A wielu spośród Jego uczniów, którzy to usłyszeli, mówiło: «Trudna jest ta mowa. Któż jej może słuchać?»
Jezus jednak, świadom tego, że uczniowie Jego na to szemrali, rzekł do nich: «To was gorszy? A gdy ujrzycie Syna Człowieczego wstępującego tam, gdzie był przedtem? To Duch daje życie; ciało na nic się nie zda. Słowa, które Ja wam powiedziałem, są duchem i są życiem. Lecz pośród was są tacy, którzy nie wierzą».
Jezus bowiem od początku wiedział, którzy nie wierzą, i kto ma Go wydać. Rzekł więc: «Oto dlaczego wam powiedziałem: Nikt nie może przyjść do Mnie, jeżeli nie zostało mu to dane przez Ojca». Od tego czasu wielu uczniów Jego odeszło i już z Nim nie chodziło. Rzekł więc Jezus do Dwunastu: «Czyż i wy chcecie odejść?»
Odpowiedział Mu Szymon Piotr: «Panie, do kogo pójdziemy? Ty masz słowa życia wiecznego. A my uwierzyliśmy i poznaliśmy, że Ty jesteś Świętym Bożym».

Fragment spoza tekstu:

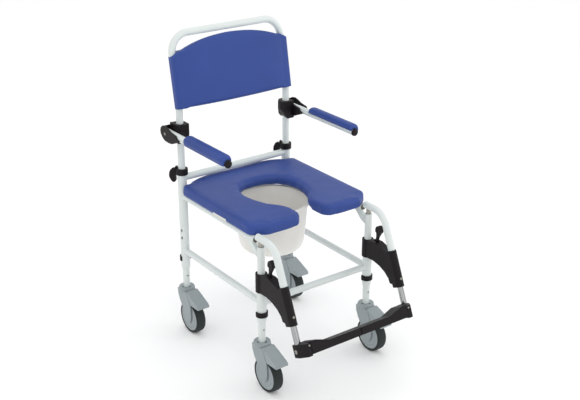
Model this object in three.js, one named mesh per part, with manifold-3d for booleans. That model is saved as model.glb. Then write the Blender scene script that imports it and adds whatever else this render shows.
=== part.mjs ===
// Wheeled commode chair: a welded tube frame with a padded seat over a slide-out pan, a lift-off
// backrest, flip-up arms, swing-away footrests and four braked casters.
// Millimetres, +Z up, the chair faces -Y, +X is the sitter's left. z = 0 is the floor.
import * as THREE from 'three';
import { mergeVertices } from 'three/addons/utils/BufferGeometryUtils.js';
import Module from 'manifold-3d';

const wasm = await Module();
wasm.setup();

// ---- driving dimensions ----
const FRAME_SHIFT = 4.645; // moves the whole chair along Y so that its box is centred on the origin
const LEG_X = 230; // leg axes
const REAR_LEG_Y = 344;
const FRONT_LEG_Y = -154;
const TUBE_R = 12.7;
const SLEEVE_R = 16.5;
const RAIL_R = 11.8;
const SLEEVE_BORE_R = 13;
const GAP = 0.3; // between pieces that touch
const TUBE_SIDES = 16;

const LEG_BOTTOM_Z = 247;
const REAR_LEG_TOP_Z = 640;
const FRONT_SLEEVE_TOP_Z = 366;
const FRONT_LEG_TOP_Z = 530;
const LOWER_RAIL_Z = 323;
const SEAT_RAIL_Z = 545;
const REAR_CROSSBAR_Z = 613;

const WHEEL_R = 62.5;
const WHEEL_HALF_WIDTH = 19;
const TRAIL = 38; // wheel centre ahead of the swivel axis
const CASTER_TOP_Z = 175;
const WHEEL_SIDES = 28;

const SEAT_BOTTOM_Z = 558;
const SEAT_TOP_Z = 597;
const PAN_CENTRE_Y = 115;
const PAN_RIM_Z = 549;

const BACK_BEND_Z = 870;
const BACK_TOP = new THREE.Vector2(389, 1127); // y, z of the push bar's axis
const BACK_CORNER_R = 68;

const ARM_X = 266;
const ARM_Z = 787;
const ARM_PIVOT_Y = 357;
const ARM_FRONT_Y = -28;

const HANGER_TOP_Z = 558;
const HANGER_TILT = THREE.MathUtils.degToRad(23);
const HANGER_FOOT = new THREE.Vector2(-288, 423); // y, z where the tube enters its bracket
const HANGER_BEND_R = 65;
const FOOT_TUBE_R = 10.5;

// ---- materials ----
function material(name, color, roughness, metalness = 0) {
  const made = new THREE.MeshStandardMaterial({ color, roughness, metalness });
  made.name = name;
  return made;
}
const paint = material('white_powder_coat', 0xdee6e4, 0.45, 0.1);
const vinyl = material('blue_vinyl', 0x485c9b, 0.5);
const black = material('black_plastic', 0x302a2c, 0.55);
const grey = material('grey_plastic', 0x949fa4, 0.5);
const rubber = material('tyre_rubber', 0x2a3232, 0.85);
const chrome = material('chrome', 0xc8ccd0, 0.12, 1);
const panPlastic = material('pan_plastic', 0xd4d2cc, 0.4);
const whitePlastic = material('white_plastic', 0xe4e6e0, 0.45);

// ---- solids and booleans ----
// Welds the corners and turns every face outwards.
function closed(geometry) {
  const bare = geometry.clone();
  bare.deleteAttribute('normal');
  bare.deleteAttribute('uv');
  const welded = mergeVertices(bare, 1e-4);
  const p = welded.attributes.position;
  const index = welded.index.array;
  const [a, b, c] = [new THREE.Vector3(), new THREE.Vector3(), new THREE.Vector3()];
  const kept = [];
  let volume = 0;
  for (let i = 0; i < index.length; i += 3) {
    const [i0, i1, i2] = [index[i], index[i + 1], index[i + 2]];
    if (i0 === i1 || i1 === i2 || i2 === i0) continue;
    kept.push(i0, i1, i2);
    a.fromBufferAttribute(p, i0);
    b.fromBufferAttribute(p, i1);
    c.fromBufferAttribute(p, i2);
    volume += a.dot(b.cross(c));
  }
  if (volume < 0) kept.reverse();
  welded.setIndex(kept);
  return welded;
}

function solid(geometry) {
  const welded = closed(geometry);
  return new wasm.Manifold(
    new wasm.Mesh({
      numProp: 3,
      vertProperties: new Float32Array(welded.attributes.position.array),
      triVerts: new Uint32Array(welded.index.array),
    }),
  );
}

function geometryOf(body) {
  const mesh = body.getMesh();
  const geometry = new THREE.BufferGeometry();
  geometry.setAttribute('position', new THREE.BufferAttribute(mesh.vertProperties, 3));
  geometry.setIndex(Array.from(mesh.triVerts));
  return geometry;
}

function join(...geometries) {
  return geometryOf(geometries.map(solid).reduce((sum, next) => sum.add(next)));
}

function cut(geometry, ...tools) {
  return geometryOf(tools.map(solid).reduce((left, tool) => left.subtract(tool), solid(geometry)));
}

function common(first, second) {
  return geometryOf(solid(first).intersect(solid(second)));
}

function mirrored(geometry) {
  return closed(geometry.clone().scale(-1, 1, 1));
}

// ---- shape makers ----
const v2 = (x, y) => new THREE.Vector2(x, y);
const v3 = (x, y, z) => new THREE.Vector3(x, y, z);

// A path that steps through its own stations, so straight runs cost one step.
class StationPath extends THREE.Curve {
  constructor(stations) {
    super();
    this.stations = stations;
  }

  getPoint(t, target = new THREE.Vector3()) {
    const place = Math.min(Math.max(t, 0), 1) * (this.stations.length - 1);
    const start = Math.min(Math.floor(place), this.stations.length - 2);
    return target.copy(this.stations[start]).lerp(this.stations[start + 1], place - start);
  }

  getPointAt(u, target) {
    return this.getPoint(u, target);
  }

  getTangentAt(u, target = new THREE.Vector3()) {
    const i = Math.round(u * (this.stations.length - 1));
    const before = this.stations[Math.max(i - 1, 0)];
    const here = this.stations[i];
    const after = this.stations[Math.min(i + 1, this.stations.length - 1)];
    const into = here.clone().sub(before).normalize();
    const out = after.clone().sub(here).normalize();
    return target.copy(into).add(out).normalize();
  }
}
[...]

Ewangelia z komentarzem. Przyglądali się, ale nie wierzyli. Dlaczego?Ciało moje jest prawdziwym pokarmem, a Krew moja jest prawdziwym napojem… Słowa, które Ja wam powiedziałem, są duchem i są życiem. J 6,55.63
Trudna jest ta mowa – mówiło wielu spośród tych, którzy otaczali Jezusa i przyglądali się Jego nauczaniu. Przyglądali się, ale nie wierzyli. Dlaczego? Pewnie gdybyśmy się przyjrzeli ich codzienności, zobaczylibyśmy w nich ludzi, którzy wszystko ułożyli zgodnie z ustalonym ładem. Być może nawet dostrzeglibyśmy w ich codzienności podobieństwo do swojego życia. Dlaczego nie zrozumieli Jezusa i nie przyjęli Go? Odpowiedź możemy znaleźć, przyglądając się apostołom czy Marii Magdalenie. Od chwili spotkania Boga ich codzienność uległa totalnej przemianie. Spotkanie z Jezusem i przyjęcie Jego słów zmienia naszą codzienność. A cały nasz ład wydaje się bez sensu. Niepewny. Tylko Bóg może uczynić wszystko nowe. Tylko słowo Boga ma w sobie pełnię Prawdy i Życia.